Questo obiettivo mancato contribuisce alla decisione del presidente partenopeo Aurelio De Laurentiis di separarsi da Gennaro Gattuso – che già durante la stagione aveva dovuto affrontare delle uscite poco piacevoli dello stesso ADL. Per Osimhen, tutto sommato, è stata un’annata in crescendo, con dieci reti in totale siglate per i partenopei, e un finale di stagione che rimanda al mittente i dubbi e le critiche ricevute nella prima sfortunata parte di campionato.

Con l’arrivo di Luciano Spalletti, il Napoli decide di tentare un salto di qualità, che passa inevitabilmente nella conferma dell’attaccante ex Lille. La partita manifesto di Osimhen è il pareggio al King Power Stadium di Leicester: sotto 2-0 fino all’ultima mezz’ora di gara, Victor inventa un pallonetto per superare i due metri danesi di Vestergaard e un altro per superare quanto basta Schmeichel; un goal creato non tanto per le qualità tecniche nei tocchi di Osimhen, quanto nella lunghezza delle sue leve, una rete furba e quasi beffarda nei confronti dei difendenti. Accorciate dunque le distanze, negli ultimi cinque minuti di gara compone uno stacco imperioso su Söyüncü da un cross di Politano. Delirio e onnipotenza, il volto di Osimhen non sa bene di che espressione facciale comporsi, con un risultato di un misto fra la rabbia di chi ha tutto da dimostrare e l’incredulità di chi ha stupito anche sé stesso.

Dal punto guadagnato contro il Leicester, Osimhen diventa cruciale nel Napoli di Spalletti con sette goal in undici partite. Il Napoli non perde una singola gara in campionato fino al match di San Siro contro l’Inter, dove è ancora la sfortuna a rendersi protagonista sul cammino dell’attaccante, che esce malconcio da un duello aereo con Milan Škriniar. I partenopei perdono il match e il nigeriano contemporaneamente, che rischia uno stop di oltre tre mesi.

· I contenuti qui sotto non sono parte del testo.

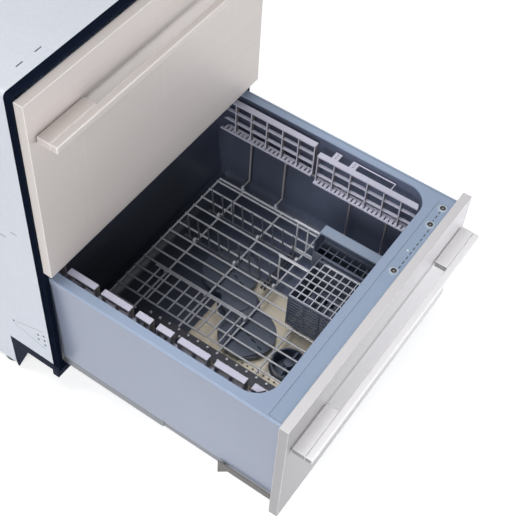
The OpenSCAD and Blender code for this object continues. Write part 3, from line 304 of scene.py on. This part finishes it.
def brushedSteel(name, light, dark, edge, rough, stretch, metallic=1.0, mark=0.06,
                 sideShade=1.0, topShade=1.0, paintedLeftShade=1.0, shine=0.5):
    material, tree, shader = startMaterial(name, Metallic=metallic, Specular_IOR_Level=shine)
    lines = useEffect(tree, "brushLines", Stretch=stretch, Contrast=1.5)
    patches = useEffect(tree, "mottle", Scale=7, Contrast=1.6)
    corner = useEffect(tree, "softEdge", Radius=0.0022)
    brushed = blendColours(tree, lines.outputs["Tone"], dark, light)
    # painted shade along the front: towards the left end the colour fades to the dark tone times the left-end
    # factor, which paints light where it is above 1
    fromLeft = addNode(tree, "ShaderNodeMapRange",
                       {"Value": objectPlace(tree).outputs[0], "From Min": 0.2, "From Max": -0.3})
    grain = blendColours(tree, fromLeft.outputs[0], brushed, tuple(c * paintedLeftShade for c in dark))
    # painted light and shade: faces turned sideways take the dark tone times the side factor, faces turned up
    # the light tone times the top factor
    facing = faceTurn(tree)
    sideways = addMath(tree, "GREATER_THAN", addMath(tree, "ABSOLUTE", facing.outputs[0]), 0.7)
    upward = addMath(tree, "GREATER_THAN", facing.outputs[2], 0.7)
    sided = blendColours(tree, sideways, grain, tuple(c * sideShade for c in dark))
    shaded = blendColours(tree, upward, sided, tuple(c * topShade for c in light))
    # painted highlight: a bright colour laid along the edges
    edgeHighlight = addMath(tree, "MULTIPLY", corner.outputs["Edge"], 2.5, clamp=True)
    edgeHighlighted = blendColours(tree, edgeHighlight, shaded, edge)
    tree.links.new(edgeHighlighted, shader.inputs["Base Color"])
    smudged = addMath(tree, "ADD", addMath(tree, "MULTIPLY", patches.outputs["Tone"], mark),
                      spread(tree, lines.outputs["Tone"], rough - 0.05, rough + 0.05))
    tree.links.new(smudged, shader.inputs["Roughness"])
    addBump(tree, shader, lines.outputs["Height"], 0.00003, corner.outputs["Normal"])
    return material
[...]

Un ennesimo infortunio potrebbe dunque frenare l’ascesa di Victor Osimhen, Masaniello dei giorni nostri di una piazza calorosa, storicamente bisognosa di un personaggio di tale caratura per realizzare le proprie conquiste. Il ragazzo di Lagos è già amato dai tifosi azzurri, che impazienti aspettano il suo ritorno per continuare a rincorrere quel sogno chiamato Scudetto. Scudetto che non è soltanto un trofeo da esporre, ma soprattutto il simbolo di un popolo che vive romanticamente e focosamente il rapporto con il calcio, spesso visto come mezzo per ottenere riscatto sociale. Lo stesso significato che Victor Osimhen ha posto nel suo percorso da calciatore, vissuto profondamente e intensamente in tutte le sue sfaccettature, proprio come nella città in cui adesso è fautore dell’impresa idealizzata.